The Court concludes that plaintiffs have failed to state a claim under § 17200 claim. For the reasons discussed supra, the fraud claim is deficient and thus cannot serve as the predicate for this claim. Moreover, as currently pled, the § 17200 claim appears to be entirely based on the origination of the loan, see Compl. ¶¶ 51-53. In addition, defendant is correct that the complaint does not allege standing under § 17200 because the complaint does not contain any facts regarding whether defendant has foreclosed on the property, or precisely how plaintiffs have suffered a loss of money or property caused by unfair competition.

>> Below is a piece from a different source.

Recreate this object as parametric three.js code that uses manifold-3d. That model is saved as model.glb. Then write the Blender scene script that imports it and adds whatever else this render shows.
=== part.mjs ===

Accordingly, the Court GRANTS defendant's motion to dismiss and GRANTS plaintiffs leave to amend this claim.
VI. Punitive damages
Defendant moves to dismiss plaintiffs' claim for punitive damages, arguing that the complaint does not contain any allegations showing that defendant acted with malice, oppression or fraud. Plaintiffs' opposition does not address defendant's arguments.

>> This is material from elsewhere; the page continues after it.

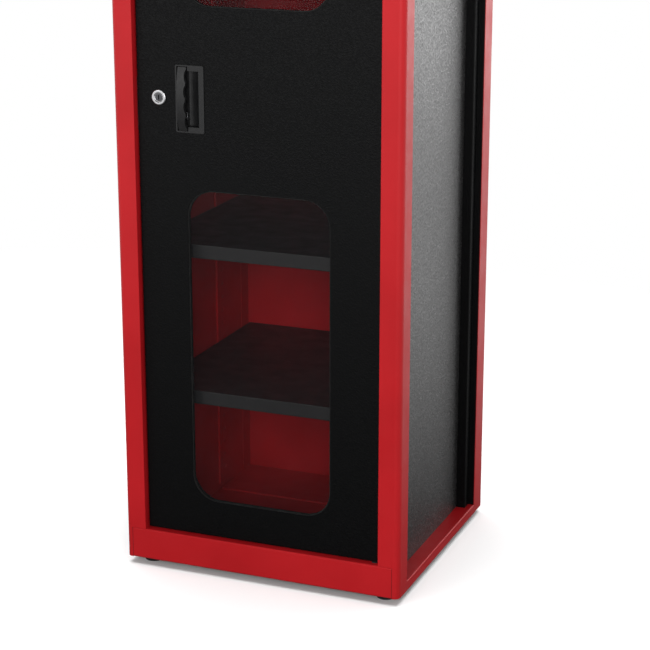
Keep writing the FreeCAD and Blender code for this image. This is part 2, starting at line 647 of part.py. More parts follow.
def grip_lever():
    """Bowed grip with four finger scallops, hinged along its left edge, with a tail for the bolt."""
    front = DOOR_FACE - 3.0 - LEVER_BOW
    right = LEVER_LEFT + LEVER_WIDTH
    grip = bow_prism(front, LEVER_PIN_Y, LEVER_LEFT, right)
    grip = grip.makeFillet(2.0, edges_at(grip, Y_AXIS, lambda point: True))
    behind = bow_prism(front + 7.0, LEVER_PIN_Y + 9, LEVER_PIN_X + 1.5, right + 1)
    between_ends = box(LEVER_LEFT, right + 2, FRONT, REAR,
                       MIDDLE - LEVER_HALF_HEIGHT + 9, MIDDLE + LEVER_HALF_HEIGHT - 9)
    grip = cut(grip, [behind.common(between_ends)] + finger_scallops(right))
    barrel = rod(4.5, (LEVER_PIN_X, LEVER_PIN_Y, MIDDLE - LEVER_HALF_HEIGHT + 2),
                 (LEVER_PIN_X, LEVER_PIN_Y, MIDDLE + LEVER_HALF_HEIGHT - 2))
    tail = box(LEVER_PIN_X - 2, LEVER_PIN_X + 2, LEVER_PIN_Y + 1, LEVER_PIN_Y + TAIL_REACH,
               BOLT_Z - 4, BOLT_Z + 4)
    bore = rod(PIN_RADIUS + RUNNING_CLEARANCE, (LEVER_PIN_X, LEVER_PIN_Y, BASE),
               (LEVER_PIN_X, LEVER_PIN_Y, TOP))
    spring_gap = box(LEVER_PIN_X - 6, LEVER_PIN_X + 5, LEVER_PIN_Y - 4.7, LEVER_PIN_Y + 5,
                     MIDDLE + 6, MIDDLE + 22)
    pieces = [cut(piece, [bore, spring_gap]) for piece in (grip, barrel)]
    return union(pieces + [tail.cut(bore)])


def lever_spring():
    """Torsion spring on the lever pin, with one leg against the pocket."""
    low = MIDDLE + 8.0
    wire_radius = 0.55
    coil_radius = 3.1
    helix = Part.makeHelix(1.35, 10.8, coil_radius)
    section = Part.Wire(Part.makeCircle(wire_radius, Vector(coil_radius, 0, 0), Y_AXIS))
    coil = Part.Wire(helix).makePipeShell([section], True, True)
    coil.translate(Vector(LEVER_PIN_X, LEVER_PIN_Y, low))
    leg_x = LEVER_PIN_X + coil_radius
    leg = rod(wire_radius, (leg_x, LEVER_PIN_Y, low), (leg_x, LEVER_PIN_Y + 7.5, low))
    return union([coil, leg])


def latch_bolt():
    """Flat bolt with a bevelled nose and a window for the lever's tail."""
    tip = -OPENING - 1.6
    tail_end = LEVER_PIN_X + 6.0
    bolt = box(tip, tail_end, BOLT_FRONT, BOLT_FRONT + BOLT_THICKNESS,
               BOLT_Z - BOLT_HALF_HEIGHT, BOLT_Z + BOLT_HALF_HEIGHT)
    bolt = bolt.makeChamfer(1.3, edges_at(bolt, Z_AXIS, lambda point: point.x < tip + 1))
    slack = 0.4
    swing_room = 1.0
    window = box(LEVER_PIN_X - 2 - swing_room, LEVER_PIN_X + 2 + slack,
                 BOLT_FRONT - 1, BOLT_FRONT + BOLT_THICKNESS + 1,
                 BOLT_Z - 4 - slack, BOLT_Z + 4 + slack)
    return bolt.cut(window)


def latch_guide():
    """Guide block for the bolt, fixed to the inner sheet of the door."""
    block = box(-226, -202, BOLT_FRONT - 1.0, DOOR_BACK - SHEET, BOLT_Z - 10, BOLT_Z + 10)
    way = box(-227, -201, BOLT_FRONT - 0.3, BOLT_FRONT + BOLT_THICKNESS + 0.3,
              BOLT_Z - BOLT_HALF_HEIGHT - 0.3, BOLT_Z + BOLT_HALF_HEIGHT + 0.3)
    return block.cut(way)


def lock_barrel():
    """Cam lock body with a rounded ring on the door and a shallow dish round the plug."""
    ring_front = DOOR_FACE - 3.2
    ring = rod(LOCK_RING_RADIUS, (LOCK_X, ring_front, MIDDLE), (LOCK_X, DOOR_FACE, MIDDLE))
    ring = ring.makeFillet(2.2, closed_edges(ring, lambda point: point.y < ring_front + 0.1))
    body = rod(9.5, (LOCK_X, DOOR_FACE, MIDDLE), (LOCK_X, CAM_FRONT - 0.8, MIDDLE))
    dish = Part.makeCone(9.2, 7.6, 1.6, Vector(LOCK_X, ring_front, MIDDLE), Y_AXIS)
    bore = rod(7.0 + RUNNING_CLEARANCE, (LOCK_X, ring_front - 1, MIDDLE), (LOCK_X, CAM_FRONT, MIDDLE))
    return cut(union([ring, body]), [dish, bore])


def lock_nut():
    """Hexagon nut that clamps the barrel behind the skin."""
    corner = 12.0 / math.cos(math.pi / 6)
    back = DOOR_FACE + SHEET
    turns = [math.radians(60 * i) for i in range(7)]
    points = [Vector(LOCK_X + corner * math.cos(turn), back, MIDDLE + corner * math.sin(turn))
              for turn in turns]
    nut = Part.Face(Part.makePolygon(points)).extrude(Vector(0, 3.0, 0))
    return nut.cut(rod(9.5, (LOCK_X, back - 1, MIDDLE), (LOCK_X, back + 5, MIDDLE)))


def lock_plug():
    """Turning plug with a keyway and a square tail for the cam."""
    front = DOOR_FACE - 2.0
    plug = rod(7.0, (LOCK_X, front, MIDDLE), (LOCK_X, CAM_FRONT, MIDDLE))
    plug = plug.makeFillet(0.6, closed_edges(plug, lambda point: point.y < front + 0.1))
    tail = box(LOCK_X - 3.5, LOCK_X + 3.5, CAM_FRONT, CAM_FRONT + 3.4, MIDDLE - 3.5, MIDDLE + 3.5)
    keyway = box(LOCK_X - 1.0, LOCK_X + 1.0, front - 1, front + 6, MIDDLE - 4.2, MIDDLE + 4.2)
    return union([plug, tail]).cut(keyway)


def lock_cam():
    """Cam that hangs down when unlocked and swings into the post when the key turns."""
    hub = rod(8.0, (LOCK_X, CAM_FRONT, MIDDLE), (LOCK_X, CAM_FRONT + CAM_THICKNESS, MIDDLE))
    end_z = MIDDLE - CAM_LENGTH + 8
    arm = box(LOCK_X - 8, LOCK_X + 8, CAM_FRONT, CAM_FRONT + CAM_THICKNESS, end_z, MIDDLE)
    nose = rod(8.0, (LOCK_X, CAM_FRONT, end_z), (LOCK_X, CAM_FRONT + CAM_THICKNESS, end_z))
    square = box(LOCK_X - 3.5, LOCK_X + 3.5, CAM_FRONT - 1, CAM_FRONT + 4, MIDDLE - 3.5, MIDDLE + 3.5)
    return union([hub, arm, nose]).cut(square)


def latch_parts():
    return {
        "handle_housing": handle_housing(),
        "grip_lever": grip_lever(),
        "lever_pin": rod(PIN_RADIUS, (LEVER_PIN_X, LEVER_PIN_Y, MIDDLE - HOUSING_HALF),
                         (LEVER_PIN_X, LEVER_PIN_Y, MIDDLE + HOUSING_HALF)),
        "lever_spring": lever_spring(),
        "latch_bolt": latch_bolt(),
        "latch_guide": latch_guide(),
        "lock_barrel": lock_barrel(),
        "lock_nut": lock_nut(),
        "lock_plug": lock_plug(),
        "lock_cam": lock_cam(),
    }


# ---- drying unit --------------------------------------------------------------------------------
def dryer_housing():
    """Sheet housing under the ceiling, with a round outlet below and intake slots in both sides."""
    shell = sheet_pan(-150, 150, -60, 180, DRYER_BOTTOM, CEILING, "z+")
    outlet = rod(FAN_BORE, (0, FAN_CENTRE_Y, DRYER_BOTTOM - 1), (0, FAN_CENTRE_Y, DRYER_BOTTOM + 3))
    slots = [box(-152, 152, y, y + 5, CEILING - 30, CEILING - 6) for y in range(-40, 165, 15)]
    return cut(shell, [outlet] + slots)


def fan_frame():
    """Square fan frame with a round bore, four struts and a stub shaft for the rotor."""
    low = DRYER_BOTTOM + SHEET
    high = low + 25
    frame = box(-FAN_HALF, FAN_HALF, FAN_CENTRE_Y - FAN_HALF, FAN_CENTRE_Y + FAN_HALF, low, high)
    frame = frame.makeFillet(6.0, edges_at(frame, Z_AXIS, lambda point: True))
    frame = frame.cut(rod(FAN_BORE, (0, FAN_CENTRE_Y, low - 1), (0, FAN_CENTRE_Y, high + 1)))
    struts = [box(-FAN_BORE - 1, FAN_BORE + 1, FAN_CENTRE_Y - 2, FAN_CENTRE_Y + 2, high - 3, high),
              box(-2, 2, FAN_CENTRE_Y - FAN_BORE - 1, FAN_CENTRE_Y + FAN_BORE + 1, high - 3, high)]
    disc = rod(20.0, (0, FAN_CENTRE_Y, high - 3), (0, FAN_CENTRE_Y, high))
    shaft = rod(PIN_RADIUS, (0, FAN_CENTRE_Y, low + 4), (0, FAN_CENTRE_Y, high - 2))
    return union([frame, disc, shaft] + struts)


def fan_rotor():
    """Hub with seven pitched blades."""
    low = DRYER_BOTTOM + SHEET + 2
    high = low + 18
    hub = rod(21.0, (0, FAN_CENTRE_Y, low), (0, FAN_CENTRE_Y, high))
    hub = hub.makeFillet(2.0, closed_edges(hub, lambda point: point.z < low + 0.1))
    swept = rod(FAN_BORE - 1.5, (0, FAN_CENTRE_Y, low), (0, FAN_CENTRE_Y, high))
    blades = []
    for i in range(7):
        blade = box(19.5, FAN_BORE, -15, 15, -0.9, 0.9)
        blade.rotate(ORIGIN, X_AXIS, 32)
        blade.rotate(ORIGIN, Z_AXIS, i * 360 / 7)
        blade.translate(Vector(0, FAN_CENTRE_Y, (low + high) / 2))
        blades.append(blade.common(swept))
    bore = rod(PIN_RADIUS + RUNNING_CLEARANCE, (0, FAN_CENTRE_Y, low + 1.5), (0, FAN_CENTRE_Y, high + 1))
    return union([hub] + blades).cut(bore)


def fan_guard():
    """Finger guard below the fan outlet: rings on two crossing bars that end in screw pads."""
    level = DRYER_BOTTOM - 2.4
    centre = (0, FAN_CENTRE_Y, level - 1.2)
    top = (0, FAN_CENTRE_Y, level + 1.2)
    rings = [rod(radius + 1.2, centre, top).cut(rod(radius - 1.2, centre, top)) for radius in (14, 28, 42, 56)]
    bars = [box(-62, 62, FAN_CENTRE_Y - 1.4, FAN_CENTRE_Y + 1.4, level - 0.8, level + 0.8),
            box(-1.4, 1.4, FAN_CENTRE_Y - 62, FAN_CENTRE_Y + 62, level - 0.8, level + 0.8)]
    pads = [rod(3.5, (x, FAN_CENTRE_Y + y, level - 1.6), (x, FAN_CENTRE_Y + y, DRYER_BOTTOM))
            for x, y in ((62, 0), (-62, 0), (0, 62), (0, -62))]
    return union(bars + rings + pads)


def heater_block():
    """Finned heating element above the fan."""
    low = DRYER_BOTTOM + SHEET + 27
    frame = box(-58, 58, FAN_CENTRE_Y - 45, FAN_CENTRE_Y + 45, low, low + 14)
    starts = [-53 + i * 8.0 for i in range(13)]
    gaps = [box(x, x + 6.4, FAN_CENTRE_Y - 40, FAN_CENTRE_Y + 40, low - 1, low + 15) for x in starts]
    return cut(frame, gaps)


def humidity_sensor():
    """Small slotted sensor case on the right liner."""
    case = box(LINER_X - 22, LINER_X, 10, 70, CEILING - 62, CEILING - 8)
    corners = edges_at(case, X_AXIS, lambda point: True)
    case = case.makeFillet(4.0, corners)
    slots = [box(LINER_X - 23, LINER_X - 18, 20, 60, CEILING - 52 + row * 6, CEILING - 49.5 + row * 6)
             for row in range(4)]
    return cut(case, slots)


def power_inlet():
    """Three-pin mains inlet let into the back panel."""
    face = REAR - 2.5
    body = box(INLET_X - 20, INLET_X + 20, face - 15, face, INLET_Z - 11, INLET_Z + 11)
    flange = box(INLET_X - 25, INLET_X + 25, face, face + 2, INLET_Z - 14, INLET_Z + 14)
    flange = flange.makeFillet(3.0, edges_at(flange, Y_AXIS, lambda point: True))
    socket = box(INLET_X - 12.5, INLET_X + 12.5, face - 12, face + 3, INLET_Z - 8.5, INLET_Z + 8.5)
    socket = socket.makeChamfer(4.0, edges_at(socket, Y_AXIS, lambda point: point.z > INLET_Z))
    blades = [box(INLET_X + x - 1, INLET_X + x + 1, face - 12, face - 3, INLET_Z + z - 2, INLET_Z + z + 2)
              for x, z in ((-7, -2), (0, 2), (7, -2))]
    return union([union([body, flange]).cut(socket)] + blades)


def dryer_parts():
    return {
        "dryer_housing": dryer_housing(),
        "fan_frame": fan_frame(),
        "fan_rotor": fan_rotor(),
        "fan_guard": fan_guard(),
        "heater_block": heater_block(),
        "humidity_sensor": humidity_sensor(),
        "power_inlet": power_inlet(),
    }


# ---- write every node ---------------------------------------------------------------------------
def all_parts():
    parts = {}
    for make in (frame_parts, panel_parts, shelf_parts, door_parts, latch_parts, dryer_parts):
        parts.update(make())
    parts["foot_pads"] = group(four_corners(foot_pad()))
    parts["foot_studs"] = group(four_corners(foot_stud()))
    return parts


os.makedirs("parts", exist_ok=True)
for name, shape in all_parts().items():
    shape.exportStep(os.path.join("parts", name + ".step"))
    print(f"{name:20s} solids {len(shape.Solids):3d}  volume {shape.Volume:12.1f}  valid {shape.isValid()}")
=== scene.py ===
"""Looks of the lockable filament drying cabinet, round its CAD frame. Metres, +Z up, front to -Y."""

import json
import math

import bpy
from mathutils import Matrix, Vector


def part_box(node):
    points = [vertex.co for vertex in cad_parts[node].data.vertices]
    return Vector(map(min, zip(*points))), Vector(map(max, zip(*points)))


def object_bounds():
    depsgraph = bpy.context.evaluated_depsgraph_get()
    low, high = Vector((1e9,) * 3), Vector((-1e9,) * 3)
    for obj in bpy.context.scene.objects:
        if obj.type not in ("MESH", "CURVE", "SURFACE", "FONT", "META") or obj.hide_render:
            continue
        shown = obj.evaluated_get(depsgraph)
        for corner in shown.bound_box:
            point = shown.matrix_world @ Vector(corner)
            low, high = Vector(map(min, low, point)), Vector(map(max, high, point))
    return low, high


# ---- camera, in metres, degrees and millimetres of lens ---------------------------------------------
CAMERA_PLACE = (1.326, -3.227, 1.466)
CAMERA_TURN = 21.87
CAMERA_TILT = 16.47
CAMERA_REACH = 200.0
LENS_MM = 105.2
SENSOR_MM = 36.0

# ---- backdrop and floor -------------------------------------------------------------------------------
BACKDROP_WHITE = 1.0
HORIZON_GLOW = 1.15
ZENITH_GLOW = 0.22
ZENITH_FROM = 0.5           # sine of the angle above the horizon from which the glow is the zenith's
FLOOR_REACH = 40.0
FLOOR_SHOWN = 0.93          # grey of the floor to the eye
FLOOR_BOUNCE = 0.13         # grey of the floor to every other ray
FLOOR_FADE = (1.3, 3.0)     # distances between which the floor melts into the backdrop
FADE_CENTRE = (-0.4, -0.9, 0.0)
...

The Court has dismissed all of the claims in the complaint, and agrees with defendant that there are no factual allegations supporting a claim for punitive damages. The Court DISMISSES the request for punitive damages. If plaintiffs amend the complaint and wish to seek punitive damages, the complaint must include factual allegations in support of such relief, and plaintiffs may not simply include conclusory allegations of fraud, malice or oppression. See Kelley v. Corrections Corp. of America, 750 F. Supp. 2d 1132, 1147-48 (E.D. Cal. 2010).
CONCLUSION
For the reasons stated above, the Court GRANTS defendant's motion to dismiss the complaint, and GRANTS plaintiffs limited leave to amend in accordance with this order. If plaintiffs wish to file an amended complaint, the amended complaint must be filed no later than August 26, 2011. IT IS SO ORDERED.